Oberlin is truly a place of opportunity, and every student can get a piece of that pie. The amazing opportunities are not for the select few, they are for the many (which in Oberlin's case is only 2,800!).
Reason# 3 - And so you can shine!
A result of reasons #1 and #2 combined, at Oberlin, it is exceedingly easy to be recognized for your achievements, both in comparison to your classmates and to non-Obie peers. What I want to tell my sis is that at NYU, it's near impossible to be more than a face in the 25,000-student crowd. At Oberlin, the opposite is true; instead of a blurred, faceless crowd, we're more like a sharp, many-faced bunch. The community that results is one which is all at once diverse, knowable, strange, and inspiring.
It gives you this weird sense of empowerment - I am an individual and I can do anything.
Reason #4 - Research!!!
To be continued in the next blog post, since it needs a post of its own.
Reason #5 - You can't walk on campus for more than 5 minutes without seeing someone you can say hello to. And it's great.
Plus, if you meet someone (at a party, at the dining hall, etc), you will definitely see them again. The same can't be said about meeting people at NYU.
Reason #6 - There are fewer people between you and your administration.
Although you are assigned an ID number (mostly for dining hall and registration purposes), you are more than that to the administration, and your voice can be heard. Over coffee with the President of the college, even, which is open to all students once a month.
Reason #7 - Nobody is mean to you when you work at the dining halls!
I learned recently from some of my big-school friends that apparently student dining hall workers at larger schools often get treated pretty scummily. As someone who has worked virtually every dining hall position in two different dining halls, no one has ever been less than courteous to me, whether I was swiping their ID cards, serving them food, or cleaning up after they spilled salad dressing everywhere. Whether it is because Oberlin students are just all-around great people, or because they know that if they are jerks to me, they will run into me again and I will give them the angry eyes, it works and it's really nice!
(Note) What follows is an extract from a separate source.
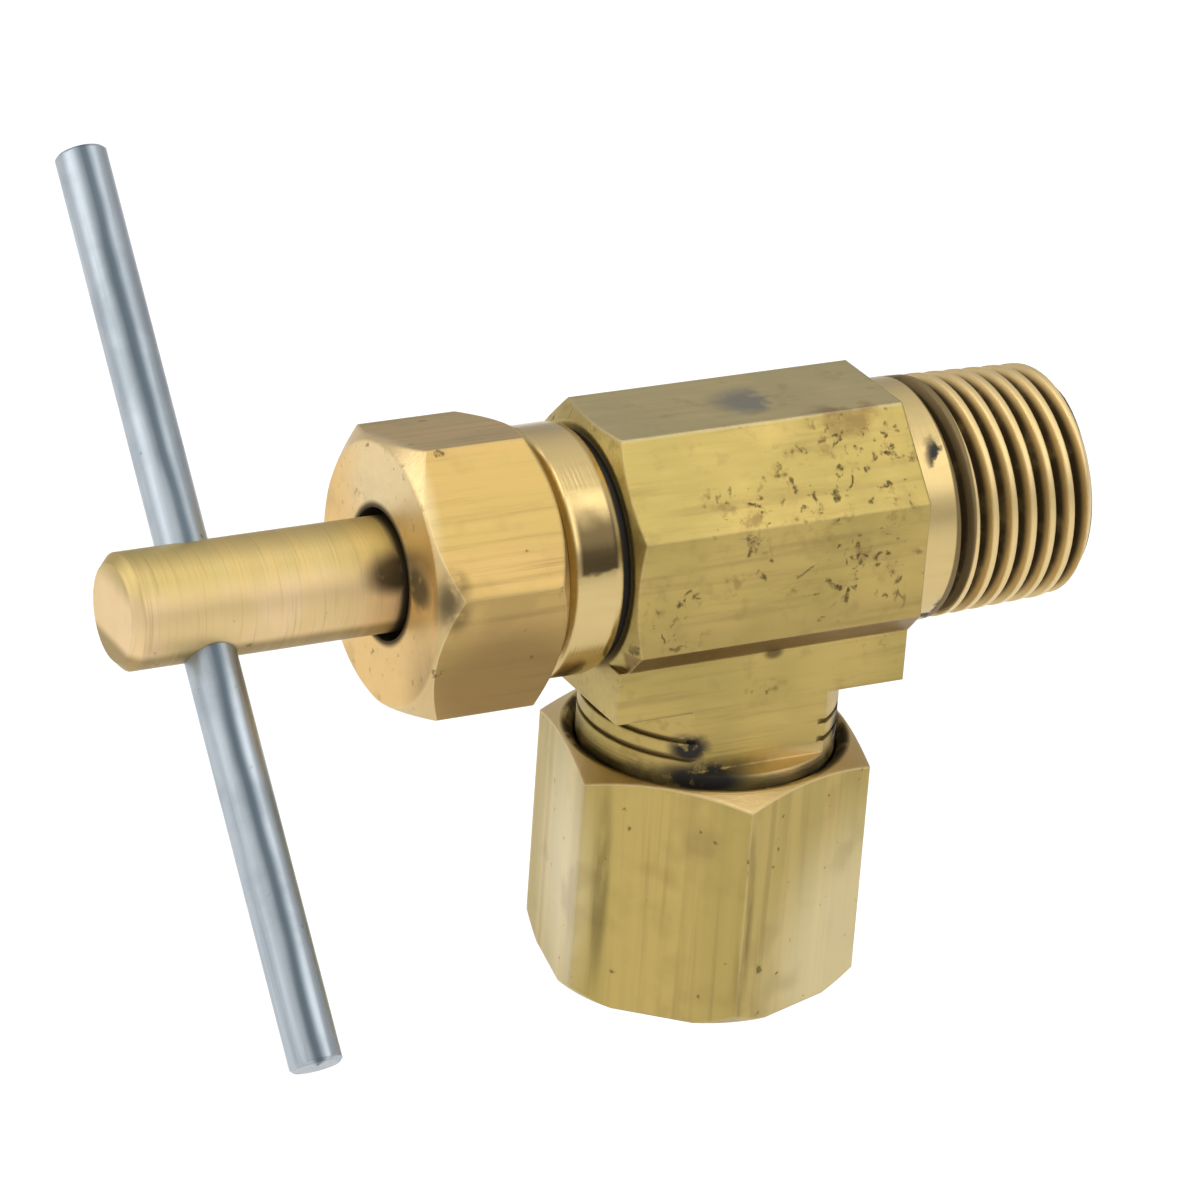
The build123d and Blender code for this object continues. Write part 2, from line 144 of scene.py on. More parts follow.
PACKING_NUT_HIGHLIGHT = ((-15.7, -0.5, 3.6), (1.0, 5.5, 4.2))
PACKING_NUT_SHADE_SIDE = ((-12.4, -5.0, -3.2), (5.6, 3.8, 4.4))
PACKING_NUT_SHADE_FACE = ((-15.6, -4.2, -1.7), (1.0, 1.4, 2.0))
STEM_SMEAR = ((-16.0, -2.1, 1.0), (1.9, 1.5, 1.1))

# Edges of painted shade and a painted reflection along an axis, in millimetres about the crossing
UNDER_BEVEL_FOOT = -3.75
COLLAR_REFLECTION_X = (-9.05, -7.6)

# Marks, painted shade and a painted reflection that fade in along an axis: where each starts and where
# it is full, in the same millimetres
LOW_SIDE_SHADE_Z = (-0.8, -2.8)
COLLAR_REFLECTION_FOOT_Z = (1.55, 1.75)
COLLAR_REFLECTION_HEAD_Z = (4.6, 3.2)
COLLAR_REFLECTION_NEAR_Y = (-1.0, -2.6)
NECK_OIL_Z = (-8.3, -9.3)
TOOL_LINES_Z = (-8.6, -8.5)
TUBE_NUT_MOUTH_Z = (-12.5, -10.5)
PACKING_NUT_HOLE_X = (-12.0, -13.0)
STEM_UNDER_SHADE_Z = (-0.9, -1.4)
STEM_TOP_SHADE_Z = (0.8, 1.9)

# Noise stretch for marks drawn along an axis, and for marks turned round it
DRAWN_X = (0.03, 1, 1)
DRAWN_Z = (1, 1, 0.03)
TURNED_X = (1, 0.03, 0.03)

# Turning marks on the nuts' end faces, and the side of the handle with a painted dark reflection, in
# degrees
TOOL_RINGS_PER_MM = 7
DARK_REFLECTION_SIDE = -103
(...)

In all seriousness, I think that when your community is as small as Oberlin's, it is hard to dehumanize or objectify your peers. Rather than a blurry collective of strangers, the people you interact with on a daily basis are each inexorably connected to you, whether they be a friend-of-a-friend-of-a-friend, or that guy who always ended up leaving Dascomb for class the same time as you every morning freshman year.
I could go on and on and on, but I think I've provided you with enough "Go Small!" propaganda for now. Although I will willingly admit going to a smaller school has its own drawbacks and limitations, I think that coming to Oberlin was the best choice I could have made for my undergraduate education.